Junto a su tío comenzaron el viaje y la primera parada fue la gran ciudad de Centroamérica. De allí pasarían a México y finalmente al norte perfecto. Pero, la suerte no estaría del lado de los familiares, pues una noche en el Centro Histórico cambió los planes. Rubén, el hermano de su mamá fue detenido en un confuso incidente, donde alguien resultó herido.

Con poco dinero para comer y la noche del hotel pagada, los Q15 que le quedaron en la bolsa no lo llevarían muy lejos. Deambulaba por el Parque Central, abatido y sin saber qué hacer se topó con otro joven que parecía saberlo. “No sos de por aquí, ¿verdad?”, me dijo. La “s”, que más sonaba como una jota lo reveló ante el extraño.

Palabras más y menos, el desconocido le hizo la propuesta que le cambió la vida. Según él era simple, recuerda Sergio. Tenía que pararse en la esquina, frotar su entrepierna, mientras los faroles de los autos que pasaban le alumbraban y alguien se detendría. Y así fue.

Un corto recorrido a los hoteles que se localizan por la Cruz Roja y a la mañana siguiente, Sergio sabía lo que era estar con un hombre. Uno que se negaba a pagarle si no tenía una erección. Y así comenzó en el negocio de recibir Q200 por ser activo y Q300 como pasivo con los clientes de la zona 1.

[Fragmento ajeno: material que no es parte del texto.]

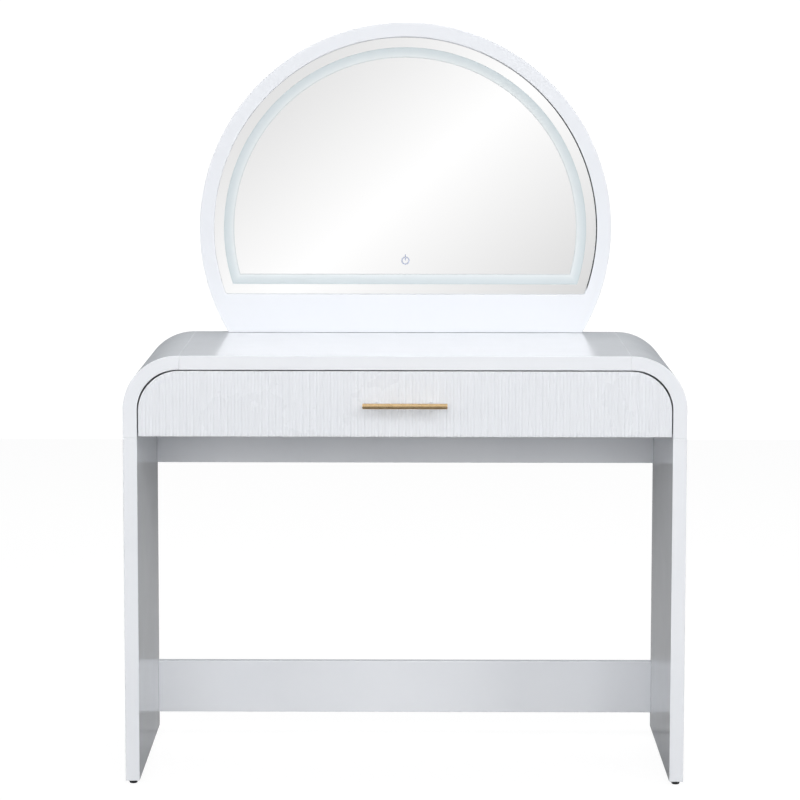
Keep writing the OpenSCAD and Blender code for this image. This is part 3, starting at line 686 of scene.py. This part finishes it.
def makeDrawerCams():
    # the cams' faces in the drawer's sides: a disc with a driving slot across it
    shapes = []
    for low, high in solidsIn("drawer_cam_locks"):
        out = np.sign(low[0])
        middle = (low + high) / 2
        rho = np.array([0.04, 0.2, 0.35, 0.5, 0.65, 0.8, 0.9, 1.0, 1.0]) * cams["radius"]
        u, v = circles(rho, cams["sides"])
        inSlot = (abs(v) < cams["slot"]) * (abs(u) < cams["radius"] * cams["slotRun"])
        way = out * (cams["proud"] - cams["slotDepth"] * inSlot)
        way[-1] = -cams["thick"] * out
        shapes.append(stacked(u, v, way, (drawerSideX * out, middle[1], middle[2]), "x"))
    makePiece("drawer_cam_faces", join(shapes), "drawer", ["drawer_cam_locks"],
              [castZinc])


handle = dict(ends=0.0012, endSteps=6, flat=0.004, dimple=0.3, barSides=64, postSides=40, pole=0.001,
              foot=1.12, flare=(0.003, 0.002), postEnds=0.0006, sunk=0.0005)


def makeHandle():
    # bar: a rod with eased ends; posts: rods that flare to a small foot on the drawer front
    low, high = box("handle_bar")
    radius = (high[2] - low[2]) / 2
    middle = (low + high) / 2
    length = high[0] - low[0]
    steps, flat, pole = handle["endSteps"], handle["flat"], handle["pole"]
    dimple = radius * handle["dimple"]
    profile = roundEnds([(0, dimple), (0, radius), (length, radius), (length, dimple)], handle["ends"],
                        steps)
    profile = np.concatenate([profile[:steps + 2], [(flat, radius), (length - flat, radius)],
                              profile[steps + 2:]])
    makePiece("gold_bar", lathe(profile, (low[0], middle[1], middle[2]), "x", handle["barSides"]),
              "drawer", ["handle_bar"], [gold])
    shapes = []
    for low, high in solidsIn("handle_posts"):
        r = (high[0] - low[0]) / 2
        start, end, foot = middle[1], high[1] + handle["sunk"], r * handle["foot"]
        profile = roundEnds([(start, pole), (start, r), (end - handle["flare"][0], r),
                             (end - handle["flare"][1], foot), (end, foot), (end, pole)],
                            handle["postEnds"])
        shapes.append(lathe(profile, ((low[0] + high[0]) / 2, 0, middle[2]), "y", handle["postSides"]))
    makePiece("handle_standoffs", join(shapes), "drawer", ["handle_posts"], [nickel])


makeDrawerFront()
makeDrawerBox()
makeDrawerCams()
makeHandle()
print("drawer made")


# slides: rolled channels, drawn as sections in x and z and carried along y
slides = dict(sheet=0.0012, bend=0.0020, lip=0.0022, corner=0.0004, edge=0.0002, flat=0.001)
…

“Una vez me tocó uno que me pagó servicio de activo y quería penetrarme, pero le dije que me pagara la diferencia y como no quería me pegó”.- Sergio

Cuatro años después ya no hace falta coca para ahuyentar el dolor, “hace falta para salir a trabajar”, asegura. Hoy, vive con una compañera a quien llama su pareja y que también se dedica al alquiler del cuerpo. Los fines de semana, en Mixco, procuran una vida de novios. Una donde no se discute el oficio del otro y tampoco se pregunta ¿cómo te fue?

“Evitamos hablar del tema pues a ella le molesta que me vaya con hombres, con las mujeres no le importa”.- Sergio

Cada uno se procura el sustento para pagar el cuarto, la comida y en el caso de Sergio un poco de dinero más para mandar a su mamá. Eso sí, luego de pagar a los de la Mara Salvatrucha el 70 por ciento de lo que ganen durante la noche en las calles.

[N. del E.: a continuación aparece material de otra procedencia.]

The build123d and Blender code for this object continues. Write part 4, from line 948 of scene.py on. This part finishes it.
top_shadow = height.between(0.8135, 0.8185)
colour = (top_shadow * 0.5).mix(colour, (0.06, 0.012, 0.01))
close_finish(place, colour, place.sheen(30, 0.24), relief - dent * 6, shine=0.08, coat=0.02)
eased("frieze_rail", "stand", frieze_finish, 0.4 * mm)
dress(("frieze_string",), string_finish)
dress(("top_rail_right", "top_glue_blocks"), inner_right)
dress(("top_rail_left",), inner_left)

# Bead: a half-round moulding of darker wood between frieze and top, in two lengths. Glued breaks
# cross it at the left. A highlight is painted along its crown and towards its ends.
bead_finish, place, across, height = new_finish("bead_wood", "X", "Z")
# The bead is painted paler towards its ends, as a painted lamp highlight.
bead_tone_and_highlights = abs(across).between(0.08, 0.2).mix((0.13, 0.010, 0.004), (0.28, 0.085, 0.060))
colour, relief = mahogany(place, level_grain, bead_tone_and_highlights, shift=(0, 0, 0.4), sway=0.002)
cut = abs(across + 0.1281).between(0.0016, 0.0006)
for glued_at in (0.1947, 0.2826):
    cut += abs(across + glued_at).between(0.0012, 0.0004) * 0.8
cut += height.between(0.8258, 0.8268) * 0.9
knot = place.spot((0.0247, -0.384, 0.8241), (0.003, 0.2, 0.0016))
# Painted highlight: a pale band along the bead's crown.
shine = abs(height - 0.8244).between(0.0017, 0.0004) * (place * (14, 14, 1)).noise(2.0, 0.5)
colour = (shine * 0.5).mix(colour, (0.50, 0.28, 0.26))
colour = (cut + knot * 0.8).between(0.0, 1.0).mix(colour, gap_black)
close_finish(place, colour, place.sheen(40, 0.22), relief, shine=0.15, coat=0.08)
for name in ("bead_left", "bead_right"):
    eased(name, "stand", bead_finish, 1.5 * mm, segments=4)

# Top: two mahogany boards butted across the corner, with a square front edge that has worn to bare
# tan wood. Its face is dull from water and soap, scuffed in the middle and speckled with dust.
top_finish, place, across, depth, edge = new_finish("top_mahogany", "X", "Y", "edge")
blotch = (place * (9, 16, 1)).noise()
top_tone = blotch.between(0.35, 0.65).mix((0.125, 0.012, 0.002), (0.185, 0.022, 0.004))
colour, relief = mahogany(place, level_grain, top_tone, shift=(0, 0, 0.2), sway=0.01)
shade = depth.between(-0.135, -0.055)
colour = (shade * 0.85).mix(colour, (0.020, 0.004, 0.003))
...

Allí, en los alrededores de la Biblioteca Nacional, en cada cuadra hay un encargado que se dedica a ver y contar los carros que se llevan a sus trabajadores. Y es con base a estos viajes que se les aplican los descuentos. “Pagamos Q125 semanales por el derecho de pararnos en la esquina y luego una parte de lo que hacemos con los clientes”, asegura.

“Si uno no paga, a la tercera vez le va muy mal. Hay compañeros que han aparecido en La Verbena descuartizados y todos sabemos bien por qué fue”.- Sergio

A pesar del miedo y el hambre, Sergio mantiene dos principios. Ninguna cantidad de dinero vale que dé besos en la boca o que se preste para cosas raras, aunque eventualmente un trío le puede generar el doble de ganancias por el mismo viaje. “Yo doy por lo que me pagan y luego de vuelta a la calle a seguir trabajando”. Además, asegura que no volvería a Honduras, pues, aunque la noche en Guatemala es difícil, más lo es la vida diaria en Tegucigalpa.

La más triste anécdota

Para Sergio ayudar a sus hermanos migrantes, los grupos de hondureños que pasan por la capital, ha sido siempre una prioridad. El año pasado que vinieron muchos les orienté qué hacer y no hacer y hasta le di posada a uno en el cuarto. Pero, su paisano le pagó mal la ayuda. “En la noche se llevó la bicicleta que tenía y según supe la fue a vender por Q100”.

Desde entonces, el aporte de Sergio a sus connacionales se limita a darles Q15 para un tiempo de comida o instrucciones de qué lugares evitar. “No es ser mala onda, pero está pisado que uno ayudándoles y ellos le vengan a huevear”, asegura.